Canada-United States-Mexico trade pact enters annual reviews, after U.S. declines renewal
OTTAWA — Canada’s three-way trade pact with the United States and Mexico will undergo annual reviews after the U.S. declined Wednesday to agree to a 16-year extension of the deal in its “current form.”
The statement released by U.S. Trade Representative Jamieson Greer came after the first trilateral call among the three countries held on the July 1 deadline for their decision on whether to renew the deal.
“The United States did not agree to renew the (United States-Mexico-Canada Agreement) in its current form. As a result, the (agreement) is not renewed,” Greer said in a statement.
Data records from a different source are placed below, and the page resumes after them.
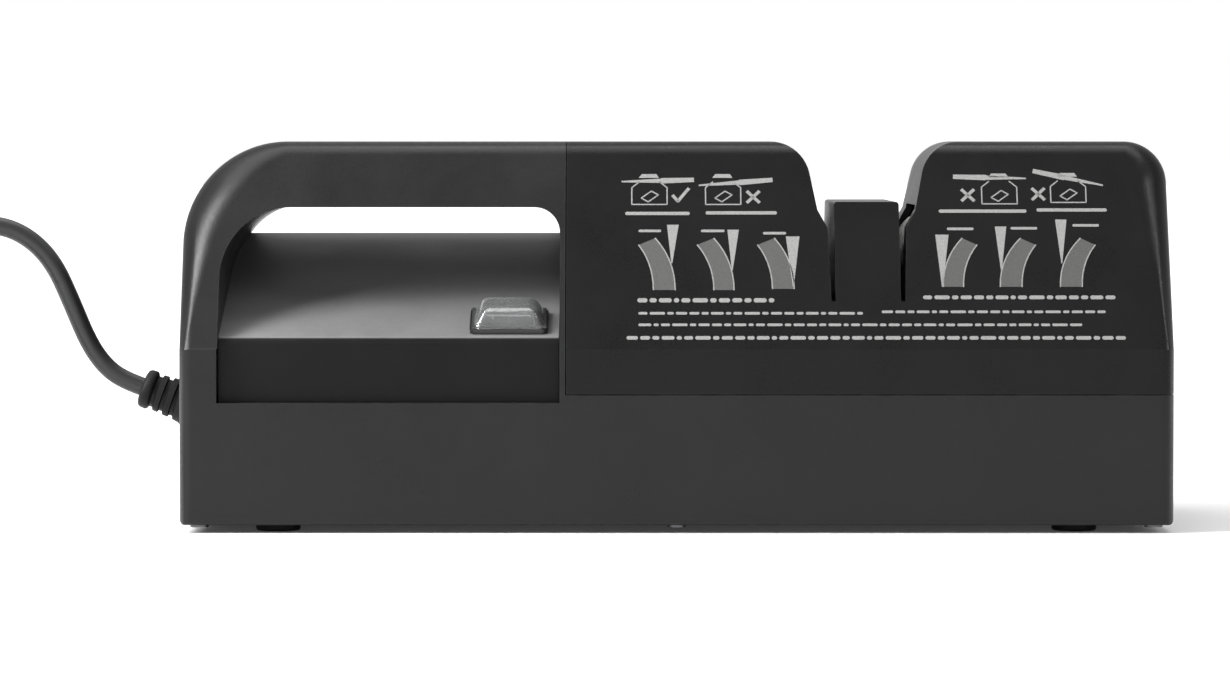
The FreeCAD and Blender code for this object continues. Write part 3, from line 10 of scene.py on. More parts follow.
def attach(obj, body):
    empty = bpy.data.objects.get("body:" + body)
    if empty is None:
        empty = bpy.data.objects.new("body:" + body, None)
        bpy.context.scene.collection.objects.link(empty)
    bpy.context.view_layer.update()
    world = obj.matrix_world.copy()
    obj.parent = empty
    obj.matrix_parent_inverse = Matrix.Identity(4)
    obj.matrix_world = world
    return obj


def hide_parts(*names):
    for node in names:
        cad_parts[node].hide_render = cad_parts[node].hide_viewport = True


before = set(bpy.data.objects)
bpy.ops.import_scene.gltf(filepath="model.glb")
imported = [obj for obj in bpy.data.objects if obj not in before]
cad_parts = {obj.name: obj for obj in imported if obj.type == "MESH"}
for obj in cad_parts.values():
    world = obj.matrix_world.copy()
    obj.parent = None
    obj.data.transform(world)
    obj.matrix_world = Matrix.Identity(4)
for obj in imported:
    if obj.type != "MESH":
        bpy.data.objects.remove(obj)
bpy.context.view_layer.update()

bl_info = {
    "name": "Electric Knife Sharpener",
    "version": (1, 0, 0),
    "blender": (4, 5, 0),
    "location": "View3D > Sidebar > Sharpener",
    "description": "Dresses the sharpener's packed parts and sets its studio",
    "category": "Object",
}

MM = 0.001

# Slope of the belt cover, where the marks are printed: the crease at its foot and its lean
CREASE_Y = -55.0
CREASE_Z = 57.4
SLOPE_LEAN = math.radians(25)
# Tray the switch sits on: its lean back and the height of its front edge
TRAY_LEAN = math.radians(19.87)
TRAY_FOOT_Z = 60.55

# Body's side outline: half length, top, corner radii, and the round of its end edges
BODY_HALF = 155.0
BODY_TOP = 122.0
LEFT_CORNER = 32.0
RIGHT_CORNER = 13.0
ROUNDEST_Z = 108.0
END_ROUND_LOW = 2.0
TOP_ROUND = 4.5

# Route of the lead from the gland over its arch, in millimetres
LEAD_ROUTE = [
    (-171.4, 0.0, 43.0), (-178.0, 0.0, 45.4), (-183.9, 0.0, 50.1), (-188.9, -0.4, 57.6),
    (-193.9, -1.6, 70.1), (-198.8, -2.8, 81.6), (-204.7, -4.2, 89.1), (-212.2, -5.8, 94.0),
    (-220.6, -7.4, 95.6), (-228.9, -8.8, 94.0), (-236.5, -9.8, 89.1), (-242.5, -10.4, 81.1),
    (-247.3, -10.6, 69.0), (-251.7, -10.4, 51.6), (-255.9, -10.0, 27.9), (-260.7, -9.6, 17.0),
    (-267.2, -9.3, 9.3), (-274.8, -9.1, 4.5), (-283.7, -9.1, 3.05), (-292.7, -9.1, 3.05),
]
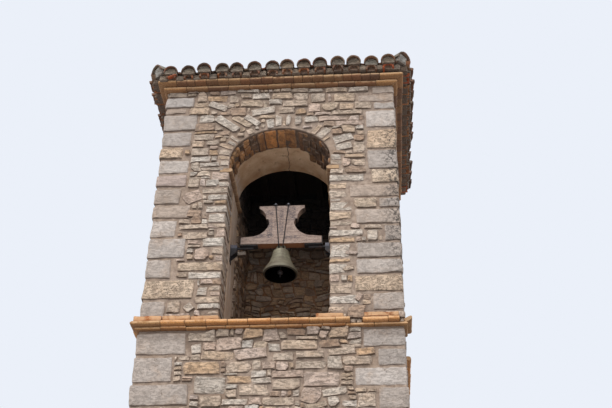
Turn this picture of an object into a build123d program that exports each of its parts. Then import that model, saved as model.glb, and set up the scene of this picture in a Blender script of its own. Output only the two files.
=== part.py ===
"""Rubble-stone bell tower with an arched belfry, a bell swinging in a timber yoke and a low hipped roof.

Millimetres, +Z up. The origin is on the ground at the middle of the footprint, and the open arch faces -Y.
"""

import os
from math import atan2, cos, degrees, hypot, radians, sin, tan

from build123d import *

# The masonry in plan
tower_width = 2800
tower_depth = 2400
front_wall_thickness = 850
back_wall_thickness = 550
opening_width = 1200
opening_shift = 30  # the arch stands this far right of the middle of its wall

# Levels of the masonry
string_z = 6775  # underside of the brick string course, top of the shaft
wall_top_z = 10170  # underside of the cornice
floor_thickness = 150
floor_bearing = 100  # how far the belfry floor runs into each wall

# Moulded brick courses: height and how far each nose stands out of the wall
brick_bed = 240  # how far each course runs into the wall
string_lower_height = 35
string_lower_out = 45
string_upper_height = 55
string_upper_out = 90
string_cap_height = 35
string_cap_right_height = 60  # right of the middle the tiles lie two deep
string_cap_out = 70
cornice_height = 60  # each of the two cornice courses
cornice_lower_out = 60
cornice_upper_out = 130
nose_flat = 3  # flat left between the rounded top and bottom of a nose

# Breaks in the upper string course, from the middle of the tower
string_break_from = 840
string_break_to = 970
corner_break_from = 1357
corner_break_back = 40  # the side course survives from this far in front of the wall
cap_left_to = -545
cap_middle_from = 477
cap_middle_to = 776
cap_right_from = 982
cap_right_to = 1354

# The arch: straight for a short way above the imposts, then three-centred
impost_z = 8885
impost_height = 55
impost_out = 50
impost_bed = 100
impost_front_out = 12
arch_stilt = 125
arch_rise = 480
haunch_radius = 400
ring_thickness = 260
plaster_thickness = 20
plaster_from = 380  # the plaster is lost from the front of the reveal
joint_clearance = 0.3

# Ceiling over the bell chamber
joist_z = 9810
joist_width = 90
joist_height = 90
joist_bearing = 80
joist_pitch = 370
ceiling_board_thickness = 30

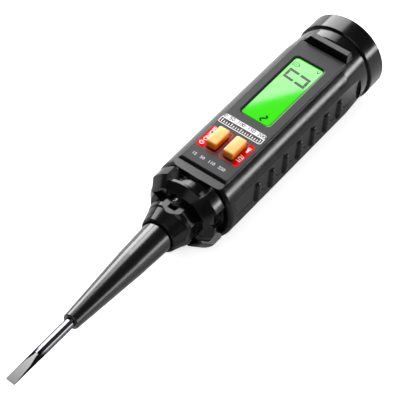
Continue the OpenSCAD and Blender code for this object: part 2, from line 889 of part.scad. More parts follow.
module battery_tray() {
    color("#2c2c2c") in_place() difference() {
        intersection() {
            union() {
                block(x_tray, x_tray_end, 2 * (cavity_side - fit), tray_top - tray_t, tray_top);
                for (x = [x_tray, x_tray_end - tray_wall])
                    block(x, x + tray_wall, 2 * (cavity_side - fit), -tray_depth, tray_top);
                translate([0, 0, tray_top - tray_t - tray_ridge])
                    block(x_tray, x_tray_end, tray_wall, 0, tray_ridge);
            }
            rod(2 * (cavity_rear_r - fit), x_tray - cut, x_tray_end + cut);
        }
        for (y = [cell_y, -cell_y]) translate([0, y, 0])
            block(x_tray_end - tray_wall - plate_t - fit, x_tray_end - tray_wall + fit,
                contact_tab_w + 2 * fit, tray_top - tray_t - cut, tray_top + cut);
    }
}

front_shell();
rear_shell();
battery_cover();
battery_cover_screw();
housing_screws();
blade();
insulating_sleeve();
blade_contact_spring();
blade_contact_plate();
circuit_board();
controller_chip();
limiting_resistor();
board_capacitors();
buzzer();
power_button();
mode_button();
power_switch_base();
mode_switch_base();
power_switch_plunger();
mode_switch_plunger();
display_window();
lcd_glass();
lcd_backlight();
backlight_led();
lcd_frame();
lcd_contact_strip();
panel_overlay();
torch_led();
torch_led_leads();
cell_left();
cell_right();
cell_spring_left();
cell_spring_right();
battery_bridge();
battery_terminal_left();
battery_terminal_right();
battery_tray();
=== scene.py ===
"""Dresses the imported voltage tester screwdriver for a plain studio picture.

Every piece keeps the row's frame: +X runs along the tool from the blade to the cap, +Y is to the left, +Z stands out
of the display panel, and the floor is at zero. Sizes and places are written in millimetres in that frame, and turned to
metres where a mesh or a pattern is made.
"""

from __future__ import annotations

import logging
import math
from dataclasses import dataclass, field
from enum import Enum
from functools import cache, cached_property

import bmesh
import bpy
from mathutils import Matrix, Vector

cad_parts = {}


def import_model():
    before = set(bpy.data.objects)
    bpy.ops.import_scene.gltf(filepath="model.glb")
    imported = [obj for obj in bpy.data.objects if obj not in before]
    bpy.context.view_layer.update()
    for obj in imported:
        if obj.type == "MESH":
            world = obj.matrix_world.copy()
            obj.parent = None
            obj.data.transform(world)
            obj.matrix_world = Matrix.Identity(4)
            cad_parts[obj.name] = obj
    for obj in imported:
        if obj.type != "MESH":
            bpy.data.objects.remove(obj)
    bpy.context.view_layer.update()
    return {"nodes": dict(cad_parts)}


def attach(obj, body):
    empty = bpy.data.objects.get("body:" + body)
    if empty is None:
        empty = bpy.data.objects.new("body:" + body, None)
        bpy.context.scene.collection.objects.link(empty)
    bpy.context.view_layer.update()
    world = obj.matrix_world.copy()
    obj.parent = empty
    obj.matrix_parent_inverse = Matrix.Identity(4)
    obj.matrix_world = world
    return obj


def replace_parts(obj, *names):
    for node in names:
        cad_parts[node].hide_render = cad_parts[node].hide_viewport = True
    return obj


log = logging.getLogger("tester")
HOUSING = "housing"
WHITE = (1.0, 1.0, 1.0, 1.0)
# One millimetre in metres, and half the tool's length in mm.
MM = 0.001
HALF_LENGTH = 92.5
# Two heights nearer to each other than this, in mm, are the same.
TINY = 1e-4
# Points nearer to each other than this, in mm, become one.
WELD = 0.0005
# A noise texture hardly ever leaves this span.
NOISE_SPAN = (0.3, 0.7)
# Least roughness that a patch may have.
SMOOTHEST = 0.02

Pair = tuple[float, float]
Triple = tuple[float, float, float]
Mesh = bmesh.types.BMesh
Socket = bpy.types.NodeSocket
Object = bpy.types.Object


# Shared helpers


def srgb(colour: str) -> tuple[float, float, float, float]:
    """Turns an sRGB hex colour into linear red, green and blue, and full opacity.

    Args:
        colour: Six hex digits after a number sign.

    Returns:
        The four linear values.
    """
    values = [int(colour[i:i + 2], 16) / 255 for i in (1, 3, 5)]
    red, green, blue = (v / 12.92 if v <= 0.04045 else ((v + 0.055) / 1.055) ** 2.4 for v in values)
    return red, green, blue, 1.0


def add_object(name: str, data: bpy.types.ID) -> Object:
    """Puts a new object into the scene.

    Args:
        name: Name of the object.
        data: Its mesh, text, lamp or camera.

    Returns:
        The new object.
    """
    made = bpy.data.objects.new(name, data)
    bpy.context.scene.collection.objects.link(made)
    return made


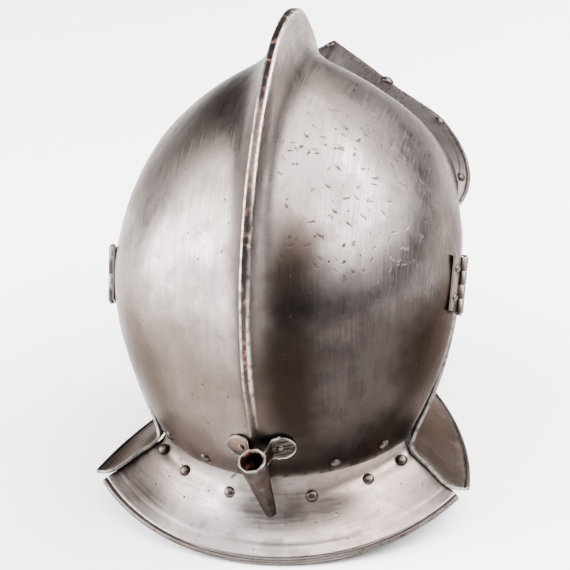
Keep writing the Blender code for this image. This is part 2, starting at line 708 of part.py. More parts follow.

“The United States will continue to engage with Mexico and Canada to address the agreement’s shortcomings and our trade deficits with these countries.”
Intergovernmental Affairs Minister Dominic LeBlanc, who serves as the minister responsible for Canada-U.S. relations, attended Wednesday’s virtual hour-long meeting with his American and Mexican counterparts alongside Janice Charette, Canada’s chief trade negotiator with the U.S. He said trade talks would continue.
“We agreed on the importance of continuing our discussions and identifying ways to ensure trade and investment frameworks between Canada, the United States and Mexico continue to support North American prosperity and competitiveness,” LeBlanc said in a statement.
“For Canada, this includes substantive discussions with the United States on addressing sectoral tariffs on Canadian steel, aluminum, autos and lumber.”
A source with knowledge of how the meeting went said it followed a structured agenda and struck a friendly tone, including some chatter about the World Cup.
The source said LeBlanc and Marcelo Ebrard, Mexico’s economy secretary, raised the U.S.’s sectoral tariffs but also discussed opportunities to collaborate with the U.S.
Future talks are expected to continue on a bilateral basis, but LeBlanc stressed the need for trilateral discussions as well, the source said.
While both Canada and Mexico each entered Wednesday’s discussion having said they wanted to renew the free trade deal for another 16-year term, it was widely known that U.S. President Donald Trump’s administration did not, as Trump has repeatedly talked down the likelihood of him agreeing to an extension.
When he signed the agreement in 2020, Trump called it the best and most important trade deal ever made.
With the U.S. declining to renew the deal, it means the agreement will now enter a period of annual reviews until it expires in 2036.
Until then, the deal remains in effect as is and can be renewed at any time for another 16-year term — an option that LeBlanc highlighted in his statement.
“Canada approaches these discussions from a position of strength and with the goal of preserving and strengthening one of the most successful trading relationships in the world,” he said.
Prime Minister Mark Carney had downplayed the prospect of seeing any kind of breakthrough during Wednesday’s trilateral call, the first held among the countries.
Speaking in northern Quebec the day before, he told reporters that he “wouldn’t expect any drama,” from the call, while adding that “I’m not looking for my pen.”
Putting pen to paper on a deal that would see Trump agree to extend the trade pact as well as remove or reduce tariffs on Canadian goods like steel and aluminum has been an elusive goal for Carney, who came to office last year on a promise of striking a deal with the unpredictable president.
The Opposition Conservatives have so far accused Carney of failing to deliver. Calgary MP Shuv Majumdar, who serves as the party’s critic on Canada-U.S. relations in Parliament, took to X to point out how Greer in his statement on Wednesday said the U.S. will meet Mexico later this month for its third round of bilateral negotiations related to the deal.
“Millions of Canadians are out of work, anxious for their future, living in uncertainty around how to price things, plan things and grow businesses,” he wrote. “Yet still Canada still isn’t at the table?”
Carney and other Canadian lawmakers have spent the past few months playing down the impact of a failure to renew the deal, despite concerns over the effect the uncertainty will have on the country’s economy and businesses. Speaking before a crowd in April, Charette likened the July 1 deadline as being more of “checkpoint” than a “cliff.”
But lengthy negotiations could prompt companies to hold off on potential investments. Lobbying groups including the U.S. Chamber of Commerce and the Business Roundtable have pushed for governments to strengthen the pact.
“Supply chains are built with 30-year visibility, not five, and uncertainty could dissuade investment and growth,” Madeline Chalecki, assistant director of the Atlantic Council’s GeoEconomics Center, wrote in an online post this week.
Among the top trade irritants that Greer has named is Canada’s ban on American booze, a move made early last year by several premiers in the wake of Trump hitting Canada with tariffs.
The U.S. has also complained about Canada’s digital policies, such as the Online Streaming Act, as well as the renewed federal push under Carney to source more materials from Canadian suppliers.
Speaking to reporters last week, Carney, who confirmed that in his most recent conversation with Trump CUSMA did not come up, repeated his often used statement that he could strike a deal with the president at anytime, but that he was focused on securing a good one.
“We’re not going to sign a bad deal, so it has to be a real deal,” Carney said last week.